== Brief ==
Transcribe only the lines from the line with "fringe_edge(cloth, shawl)" through the line with "before = set(bpy.data.objects)", exactly, counting both of those lines as part of the stretch.

[BEGIN Data entries]

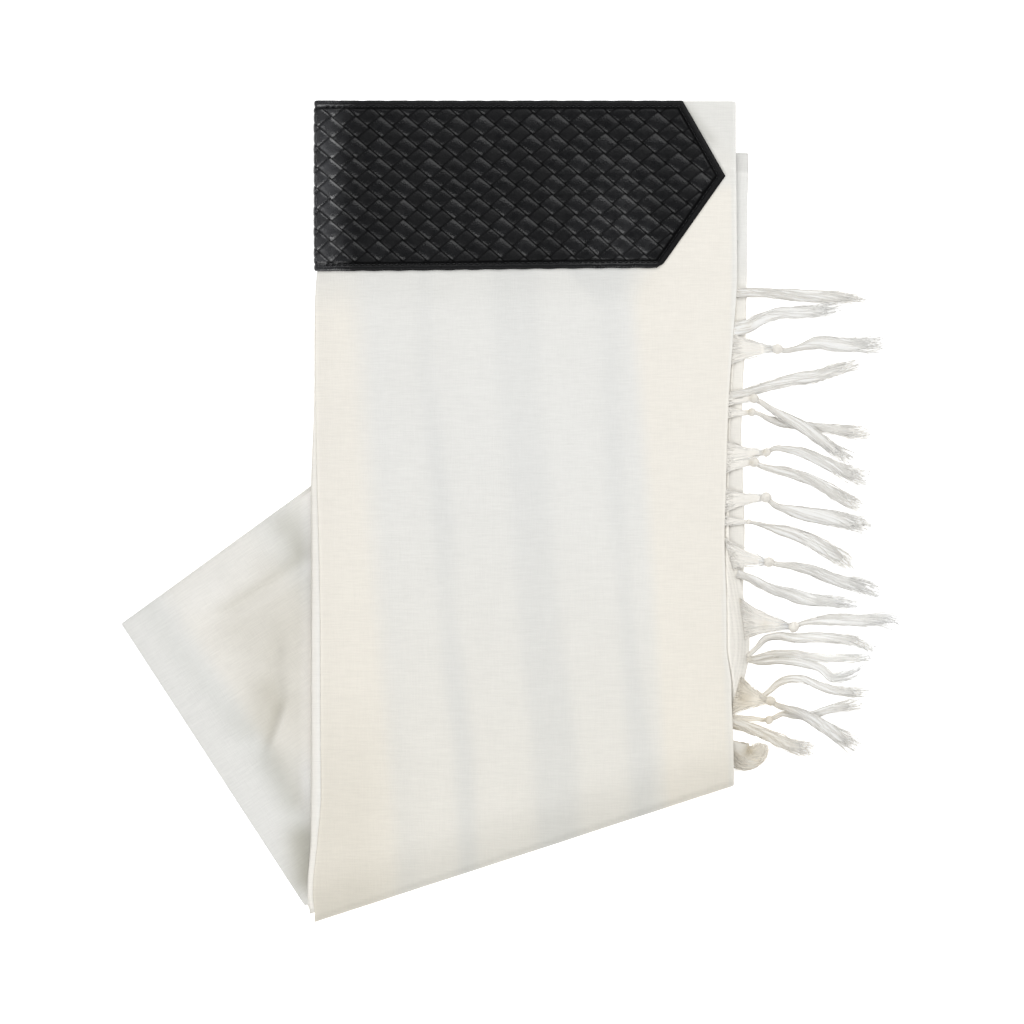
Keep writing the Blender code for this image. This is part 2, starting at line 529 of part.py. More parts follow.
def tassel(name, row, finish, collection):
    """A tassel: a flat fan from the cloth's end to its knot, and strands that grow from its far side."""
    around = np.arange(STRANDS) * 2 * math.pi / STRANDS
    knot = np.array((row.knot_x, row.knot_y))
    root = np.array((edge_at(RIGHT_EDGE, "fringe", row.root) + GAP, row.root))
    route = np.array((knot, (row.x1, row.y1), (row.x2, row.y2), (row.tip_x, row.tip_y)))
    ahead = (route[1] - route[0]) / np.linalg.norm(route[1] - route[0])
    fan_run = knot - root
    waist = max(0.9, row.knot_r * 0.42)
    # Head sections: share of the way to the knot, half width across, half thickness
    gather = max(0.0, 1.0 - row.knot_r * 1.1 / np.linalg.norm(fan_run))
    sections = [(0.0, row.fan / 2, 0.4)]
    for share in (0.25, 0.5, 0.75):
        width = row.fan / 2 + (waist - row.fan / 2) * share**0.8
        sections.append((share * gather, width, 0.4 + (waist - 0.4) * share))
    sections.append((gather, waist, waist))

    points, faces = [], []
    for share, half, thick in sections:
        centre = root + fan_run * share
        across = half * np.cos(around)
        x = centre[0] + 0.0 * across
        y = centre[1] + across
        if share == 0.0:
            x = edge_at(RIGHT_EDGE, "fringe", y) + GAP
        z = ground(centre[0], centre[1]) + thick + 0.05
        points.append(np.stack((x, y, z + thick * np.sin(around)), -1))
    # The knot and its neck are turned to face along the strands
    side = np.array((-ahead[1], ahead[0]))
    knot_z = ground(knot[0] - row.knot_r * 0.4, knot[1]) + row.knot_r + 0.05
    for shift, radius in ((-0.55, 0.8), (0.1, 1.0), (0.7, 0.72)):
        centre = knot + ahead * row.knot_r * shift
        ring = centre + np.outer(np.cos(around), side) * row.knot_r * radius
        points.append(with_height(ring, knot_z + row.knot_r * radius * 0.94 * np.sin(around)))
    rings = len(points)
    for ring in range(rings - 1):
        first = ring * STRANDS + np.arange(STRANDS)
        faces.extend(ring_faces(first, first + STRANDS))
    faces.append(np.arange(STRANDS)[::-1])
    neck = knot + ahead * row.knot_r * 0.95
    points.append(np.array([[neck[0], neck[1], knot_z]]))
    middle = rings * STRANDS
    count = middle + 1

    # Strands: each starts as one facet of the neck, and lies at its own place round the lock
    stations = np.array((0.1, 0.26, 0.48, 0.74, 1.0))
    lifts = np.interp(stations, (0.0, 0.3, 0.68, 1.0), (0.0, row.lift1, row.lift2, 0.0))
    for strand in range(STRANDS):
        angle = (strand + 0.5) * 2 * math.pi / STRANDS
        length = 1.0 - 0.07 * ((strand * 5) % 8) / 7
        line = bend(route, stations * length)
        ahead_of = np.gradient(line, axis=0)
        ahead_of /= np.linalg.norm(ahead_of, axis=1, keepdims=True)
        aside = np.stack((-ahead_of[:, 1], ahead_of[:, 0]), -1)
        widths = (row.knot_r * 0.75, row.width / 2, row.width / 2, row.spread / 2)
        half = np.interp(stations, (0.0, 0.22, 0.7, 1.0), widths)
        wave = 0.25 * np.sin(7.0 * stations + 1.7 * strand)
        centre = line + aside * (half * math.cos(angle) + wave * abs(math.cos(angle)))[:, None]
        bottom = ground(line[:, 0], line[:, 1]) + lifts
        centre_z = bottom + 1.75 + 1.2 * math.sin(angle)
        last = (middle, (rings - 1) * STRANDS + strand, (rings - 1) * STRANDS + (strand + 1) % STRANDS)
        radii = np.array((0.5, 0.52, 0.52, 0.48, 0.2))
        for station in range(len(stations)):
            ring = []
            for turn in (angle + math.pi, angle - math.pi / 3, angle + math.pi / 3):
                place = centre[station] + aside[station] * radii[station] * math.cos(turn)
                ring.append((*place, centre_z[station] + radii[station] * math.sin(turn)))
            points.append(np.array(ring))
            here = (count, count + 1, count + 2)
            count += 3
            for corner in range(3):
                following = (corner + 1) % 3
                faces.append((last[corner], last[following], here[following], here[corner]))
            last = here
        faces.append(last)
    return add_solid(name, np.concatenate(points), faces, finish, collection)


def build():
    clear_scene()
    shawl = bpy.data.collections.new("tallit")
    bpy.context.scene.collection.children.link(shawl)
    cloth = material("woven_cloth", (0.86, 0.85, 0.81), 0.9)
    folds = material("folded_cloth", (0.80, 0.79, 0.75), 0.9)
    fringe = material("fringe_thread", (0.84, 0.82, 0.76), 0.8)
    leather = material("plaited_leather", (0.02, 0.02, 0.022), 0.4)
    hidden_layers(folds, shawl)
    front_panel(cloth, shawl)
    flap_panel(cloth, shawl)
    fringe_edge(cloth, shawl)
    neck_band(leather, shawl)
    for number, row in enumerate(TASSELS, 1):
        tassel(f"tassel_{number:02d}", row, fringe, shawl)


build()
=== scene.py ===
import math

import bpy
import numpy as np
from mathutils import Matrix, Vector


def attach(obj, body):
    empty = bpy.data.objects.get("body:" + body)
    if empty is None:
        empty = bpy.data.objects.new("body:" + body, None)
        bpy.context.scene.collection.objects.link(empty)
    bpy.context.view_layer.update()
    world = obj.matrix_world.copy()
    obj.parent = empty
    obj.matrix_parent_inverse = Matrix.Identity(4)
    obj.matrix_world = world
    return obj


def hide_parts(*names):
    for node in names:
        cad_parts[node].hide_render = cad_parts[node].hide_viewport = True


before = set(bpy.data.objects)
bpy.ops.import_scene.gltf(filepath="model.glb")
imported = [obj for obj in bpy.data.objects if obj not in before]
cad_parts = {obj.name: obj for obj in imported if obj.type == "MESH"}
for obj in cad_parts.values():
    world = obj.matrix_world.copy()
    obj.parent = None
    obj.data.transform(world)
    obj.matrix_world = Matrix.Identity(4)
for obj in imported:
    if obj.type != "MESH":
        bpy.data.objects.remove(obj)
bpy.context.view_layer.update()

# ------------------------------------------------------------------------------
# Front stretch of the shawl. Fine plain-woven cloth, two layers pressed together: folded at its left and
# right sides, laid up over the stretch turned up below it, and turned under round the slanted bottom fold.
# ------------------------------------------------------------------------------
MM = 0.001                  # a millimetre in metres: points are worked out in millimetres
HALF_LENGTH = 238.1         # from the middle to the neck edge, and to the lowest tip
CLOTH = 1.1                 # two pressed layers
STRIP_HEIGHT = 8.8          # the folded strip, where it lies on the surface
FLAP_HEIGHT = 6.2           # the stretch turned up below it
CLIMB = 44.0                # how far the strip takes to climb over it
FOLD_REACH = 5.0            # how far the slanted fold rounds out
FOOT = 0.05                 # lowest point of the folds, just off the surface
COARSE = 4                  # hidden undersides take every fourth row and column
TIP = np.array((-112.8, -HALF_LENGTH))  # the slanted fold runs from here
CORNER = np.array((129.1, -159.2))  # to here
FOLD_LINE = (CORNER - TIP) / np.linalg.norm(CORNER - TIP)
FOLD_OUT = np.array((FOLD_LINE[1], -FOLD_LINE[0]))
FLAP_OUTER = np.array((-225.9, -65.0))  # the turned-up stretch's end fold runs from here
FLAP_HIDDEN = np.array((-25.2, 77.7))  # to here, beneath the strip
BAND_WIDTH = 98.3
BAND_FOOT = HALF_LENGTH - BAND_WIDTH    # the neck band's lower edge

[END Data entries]
[BEGIN Data entries]

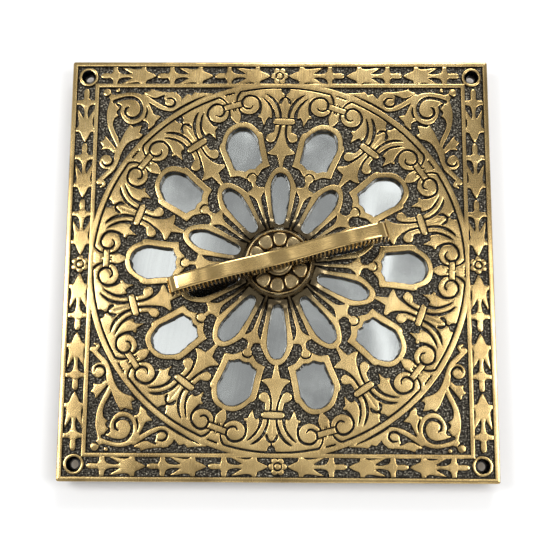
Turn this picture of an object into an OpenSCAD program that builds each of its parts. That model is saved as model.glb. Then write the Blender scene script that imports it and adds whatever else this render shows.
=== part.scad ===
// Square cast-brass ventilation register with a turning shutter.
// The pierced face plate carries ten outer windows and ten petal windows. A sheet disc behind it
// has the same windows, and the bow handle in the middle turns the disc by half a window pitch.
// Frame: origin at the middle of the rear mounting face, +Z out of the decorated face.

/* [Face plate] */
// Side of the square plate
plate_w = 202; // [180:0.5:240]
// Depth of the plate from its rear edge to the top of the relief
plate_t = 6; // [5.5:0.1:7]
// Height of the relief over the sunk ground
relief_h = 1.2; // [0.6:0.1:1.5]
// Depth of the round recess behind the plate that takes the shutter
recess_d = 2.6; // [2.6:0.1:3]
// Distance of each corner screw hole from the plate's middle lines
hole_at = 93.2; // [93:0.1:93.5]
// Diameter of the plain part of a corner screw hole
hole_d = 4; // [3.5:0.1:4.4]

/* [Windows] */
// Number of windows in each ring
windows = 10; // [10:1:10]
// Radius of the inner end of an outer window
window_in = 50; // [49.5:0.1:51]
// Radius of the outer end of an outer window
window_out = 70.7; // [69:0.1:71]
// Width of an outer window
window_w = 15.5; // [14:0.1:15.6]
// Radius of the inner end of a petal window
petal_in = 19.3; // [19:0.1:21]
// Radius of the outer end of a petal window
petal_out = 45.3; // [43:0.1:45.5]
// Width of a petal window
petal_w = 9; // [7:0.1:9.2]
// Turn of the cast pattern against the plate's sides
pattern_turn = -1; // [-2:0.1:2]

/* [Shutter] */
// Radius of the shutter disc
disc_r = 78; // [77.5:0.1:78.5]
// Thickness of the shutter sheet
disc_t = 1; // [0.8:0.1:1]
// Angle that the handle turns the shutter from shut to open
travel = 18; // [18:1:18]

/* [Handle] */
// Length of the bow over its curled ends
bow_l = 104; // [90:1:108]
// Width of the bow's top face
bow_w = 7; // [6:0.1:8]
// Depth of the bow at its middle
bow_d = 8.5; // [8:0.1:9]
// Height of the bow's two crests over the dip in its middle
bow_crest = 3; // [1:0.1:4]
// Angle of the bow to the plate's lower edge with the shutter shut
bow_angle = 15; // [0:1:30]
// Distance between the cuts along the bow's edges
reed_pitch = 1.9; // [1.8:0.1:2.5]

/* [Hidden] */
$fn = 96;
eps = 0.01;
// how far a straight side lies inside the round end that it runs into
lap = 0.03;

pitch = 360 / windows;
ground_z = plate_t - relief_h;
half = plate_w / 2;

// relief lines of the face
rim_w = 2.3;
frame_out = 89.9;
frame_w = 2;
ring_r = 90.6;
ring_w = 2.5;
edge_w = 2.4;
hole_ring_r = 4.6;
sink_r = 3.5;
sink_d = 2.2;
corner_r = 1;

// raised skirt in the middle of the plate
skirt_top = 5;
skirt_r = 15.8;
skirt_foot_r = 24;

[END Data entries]

== Task result ==
    fringe_edge(cloth, shawl)
    neck_band(leather, shawl)
    for number, row in enumerate(TASSELS, 1):
        tassel(f"tassel_{number:02d}", row, fringe, shawl)


build()
=== scene.py ===
import math

import bpy
import numpy as np
from mathutils import Matrix, Vector


def attach(obj, body):
    empty = bpy.data.objects.get("body:" + body)
    if empty is None:
        empty = bpy.data.objects.new("body:" + body, None)
        bpy.context.scene.collection.objects.link(empty)
    bpy.context.view_layer.update()
    world = obj.matrix_world.copy()
    obj.parent = empty
    obj.matrix_parent_inverse = Matrix.Identity(4)
    obj.matrix_world = world
    return obj


def hide_parts(*names):
    for node in names:
        cad_parts[node].hide_render = cad_parts[node].hide_viewport = True


before = set(bpy.data.objects)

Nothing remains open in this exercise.